Elusive because of the work's ostensible simplemindedness, Currin's images articulate a carefully codified system of desire at times wooden, gothic, transcendent and even ludicrous. Often rendering his figures so strangely as to suggest soft-core fantasies elevated to the level of the ecstatic, Currin's portraits range from subtle distortion to vulgarian absurdity in his caricatured elements. His female figures have watermelon-sized breasts, garishly elongated limbs that taper and narrow (a hallmark trait of medieval icon painting) and round, hyperbolically fecund sexual-anatomical features. In "Park City Grill," for instance, a young lady is pictured bursting out in laughter, wine glass in hand, with arms, legs and neck elongated as though the emotion itself were responsible for distorting the gesture depicted. Similarly, in "The Pink Tree," a virginal pair capers in the nude against a setting of two trees with their branches cropped to stumps. Currin's ingénues work as a supernatural force in an environment where the personification of sexual emotion is truncated by contemporary, demystified representations of the nude. Indeed, the figures themselves seem amazed at the possibility of their own existence. Openly on display, they appreciatively fondle and graze each other's bodies with thin, delicate fingers in delirious bemusement at their uncanny, fleshy pink shapes.

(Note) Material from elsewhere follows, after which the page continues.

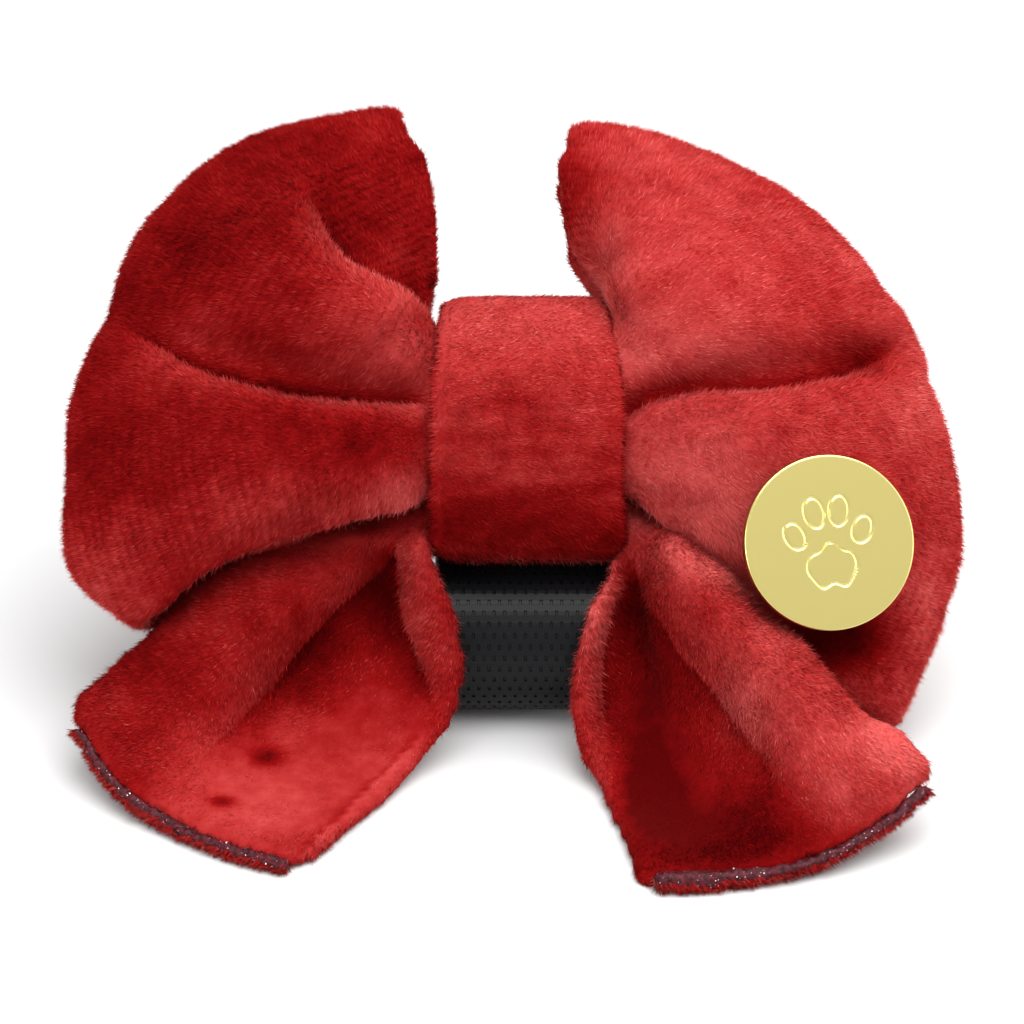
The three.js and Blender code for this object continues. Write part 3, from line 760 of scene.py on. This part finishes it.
def add_wing(node, seed, tone, folds, draws, bumps, nap, rib_marks):
    """A wing's cloth and its pile, combed out from the knot along the bow and a little down."""
    cloth = fine_cloth(node, WING_INSET, WING_LUMPS, BOW, draws, folds, bumps)
    surface = Surface(cloth)

    def light_at(points):
        return tone + layered_noise(points, WING_MOTTLE) + nap_and_painted_shading(BOW.spots(points), nap, folds)

    paint_ground_shading(cloth, light_at(surface.points))
    facing = surface.face_normals @ BOW.front
    weights = np.where(facing > WING_BACK, 1.0, WING_BACK_SHARE)
    weights = np.where(surface.covered(WING_REACH) & (facing < 0), WING_HIDDEN_SHARE, weights)
    places, normals, rng = surface.scatter(WING_FIBRES, weights, seed)
    across, up, lift = BOW.read(places)
    spots = BOW.spots(places)
    strength = (WING_FAINT_RIBS + marked(spots, rib_marks)) * (1 + 0.5 * soft_noise(places, 5 * MM, 2))
    ribs = Ribs(places, np.sqrt(across ** 2 + up ** 2 + lift ** 2), np.clip(strength, 0, 1))
    out = np.outer(across, [1, 0, 0]) + up[:, None] * BOW.up * WING_UPWARD
    combed = unit(out) + WING_DROOP * DOWN
    calm = np.clip(marked(spots, WING_CALM), 0, 1)
    rim = RIM_LIGHT * smooth_step(0.45, 0.1, np.abs(normals @ BOW.front))
    pile = make_pile(f"{node}_pile", places, normals, combed, ribs, light_at(places) + rim, calm, rng)


add_wing("left_wing", 21, 0.2, LEFT_WING_FOLDS, LEFT_WING_DRAWS, [], LEFT_WING_NAP_AND_SHADING, LEFT_WING_RIBS)
add_wing("right_wing", 22, 1.7, RIGHT_WING_FOLDS, RIGHT_WING_DRAWS, RIGHT_WING_BUMPS, RIGHT_WING_NAP_AND_SHADING,
         RIGHT_WING_RIBS)


# ---- knot band

KNOT_DRAWS = [([(-10, 18), (0, 18), (10, 18), (12, 18)], (-0.8, 0.8), 12)]
# A patch in the knot's middle that is a little darker.
KNOT_DARKER_PATCH = [(-1.5, 1.5, 3, 1.5, -1.2)]
KNOT_LUMPS = [(0.3 * MM, 7 * MM, 0), (0.1 * MM, 3 * MM, 1)]
KNOT_TONE, KNOT_TOP_LIGHT, KNOT_LOW_SHADE = 1.4, 1.4, 2.6
KNOT_STREAKS, KNOT_STREAK_LIGHT = (0.25, 1, 1), 1.2
KNOT_REACH = 24 * MM
KNOT_HIDDEN_SHARE = 0.05
KNOT_FAINT_RIBS = 0.1
KNOT_EDGE_SHADE = 1.5
KNOT_DROOP = 0.25


def knot_light(points):
    """The knot's painted light and shade: bright over the top, streaked and dark towards the bottom."""
    _, up, _ = BOW.read(points)
    light = KNOT_TONE + KNOT_TOP_LIGHT * smooth_step(2 * MM, 14 * MM, up)
    light -= KNOT_LOW_SHADE * smooth_step(-5 * MM, -16 * MM, up)
    streaks = KNOT_STREAK_LIGHT * soft_noise(points * KNOT_STREAKS, 1.5 * MM, 1)
    light += streaks * smooth_step(4 * MM, -4 * MM, up)
    return light + marked(BOW.spots(points), KNOT_DARKER_PATCH)


def add_knot(seed):
    """The knot's cloth and its pile, combed sideways."""
    cloth = fine_cloth("knot_band", 0, KNOT_LUMPS, BOW, KNOT_DRAWS)
    surface = Surface(cloth)
    paint_ground_shading(cloth, knot_light(surface.points))
    sides = 1 + 1.5 * smooth_step(0.3, 0.8, np.abs(surface.face_normals[:, 0]))
    weights = np.where(surface.covered(KNOT_REACH), KNOT_HIDDEN_SHARE, sides)
    places, normals, rng = surface.scatter(KNOT_FIBRES, weights, seed)
    _, up, _ = BOW.read(places)
    sideways = 1 - 2 * smooth_step(-0.2, -0.6, normals[:, 0])
    combed = np.outer(sideways, [1, 0, 0]) - KNOT_DROOP * BOW.up
    light = knot_light(places) - KNOT_EDGE_SHADE * np.abs(normals[:, 0]) ** 3
    ribs = Ribs(places, up, np.full(len(places), KNOT_FAINT_RIBS))
    calm = 0.5 * smooth_step(-2 * MM, 8 * MM, up)
    pile = make_pile("knot_band_pile", places, normals, combed, ribs, light, calm, rng, swirl=0.3)


add_knot(23)


# ---- tails

LEFT_TAIL_FOLDS = [
    Fold([(-17, -13.5), (-22, -18.5), (-26.5, -23), (-31, -28), (-35, -33), (-40, -40), (-44, -46)],
         depth=3.8, left=7, right=3, left_slow=True, swell=1.2, fade=(0.1, 0.55),
         left_tone=(-2.4, 5), right_tone=(0.9, 3)),
    Fold([(-12, -36), (-13, -31), (-14.5, -27), (-16.3, -23), (-17, -18.5), (-17.3, -13.5)],
         depth=4, left=4, right=1.8, left_slow=True, swell=1.2, fade=(0.35, 0.05),
         left_tone=(-2.4, 3.5), right_tone=(1.5, 3)),
    Fold([(-29.5, -61), (-26, -56), (-21, -48), (-16, -41), (-12.5, -37)],
         depth=0.6, left=1.5, right=1.5, fade=(0.1, 0.2),
         left_tone=(-1.3, 0.9), right_tone=(0.8, 1.6)),
]
RIGHT_TAIL_FOLDS = [
    Fold([(34, -56), (32.5, -53), (29, -45), (24.5, -37.5), (19.5, -30.5), (15.8, -23.5), (13.5, -15.5)],
         depth=5, left=6, right=3.5, left_slow=True, swell=1, fade=(0.4, 0.05),
         left_tone=(-2, 5), right_tone=(0.6, 3)),
    Fold([(13.2, -17.5), (10.8, -23.5), (9.6, -29), (9.6, -34.5), (11, -43)],
         depth=2.8, left=4.5, right=2.6, left_slow=True, swell=1, fade=(0.05, 0.45),
         left_tone=(-2, 4.5), right_tone=(0.9, 3)),
]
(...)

Most inscrutable in this context is the referential smorgasbord that Currin employs. Are his art-historical insinuations meant to advocate for the pleasure of an indulgent beauty? And if so, where does the need for such prickly distortions lead us as viewers? In the female figure as an object of beauty, Currin's images reveal the potential for a more insidious kind of pleasure. Elements of a Surrealist erotic appear in Currin's portraits, for instance, as well as allusions to the anemic aesthetic of medieval death figures. Of relevance to "The Pink Tree" is also the commonplace personification of Death as a tree-cutter. The effect in Currin's portraits of approximating these familiar elements is something akin to the semblance of life in victims of carbon-monoxide poisoning, where the body, though inert, maintains the apple-cheeked semblance of a living being.

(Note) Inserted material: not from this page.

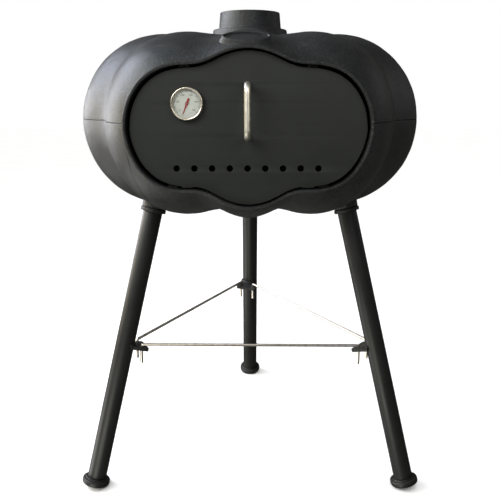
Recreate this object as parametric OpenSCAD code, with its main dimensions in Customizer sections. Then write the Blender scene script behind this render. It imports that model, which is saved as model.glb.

Through this collage of stylistic techniques, Currin discreetly juxtaposes Eros with elements of a distant but distinctly present Thanatos. As noted in other writing on Currin's work, such drastic elements may be necessary to recover the female figure from the pedestrian depiction it has been consigned to at least since Manet's "Olympia." Since unveiling the Impressionist's image of a courtesan at the Salon of Paris in 1865, rather than a Venus or Diana, the female figure has become more of what it had been all along: a real woman's nude body. In Currin, this process of interpretation through personification extends beyond the female figure as well. His 2002 painting, "Fishermen," for instance, depicts a pair of male nudes crammed into a small boat on choppy waters. In their struggle to feed, these two vital figures compete for survival against the natural limits of their human forms, the waters, and even the birds in the sky.

Ultimately, by demonstrating a preferred strategy of singling out the female nude as the imaginative personification of the human cycle of life and death, Currin signals that he reveres and is working to reinvest the female figure with elements of fable, fairy tale and mythology. Currin's brand of Eros-Thanatos dichotomy, as cannily depicted in these figures, is done through a kind of motive force, a raising of human emotion to the level of the cosmological. This strategy takes on a dramatic significance in Currin's portrait of his wife in "Rachel and Butterflies," where the subject of his portrait is an actual human being--and, accorded the avowals of marriage, his last and best friend.

So, if you've been holding out, go see this show before it closes. As an exhibition of one artist's winking attempt to place an old genre into an obsolete context, the devotion and daring of Currin's attempt alone makes it worth the price of admission.

"John Currin" shows at the Museum of Contemporary Art, 220 East Chicago, through August 24.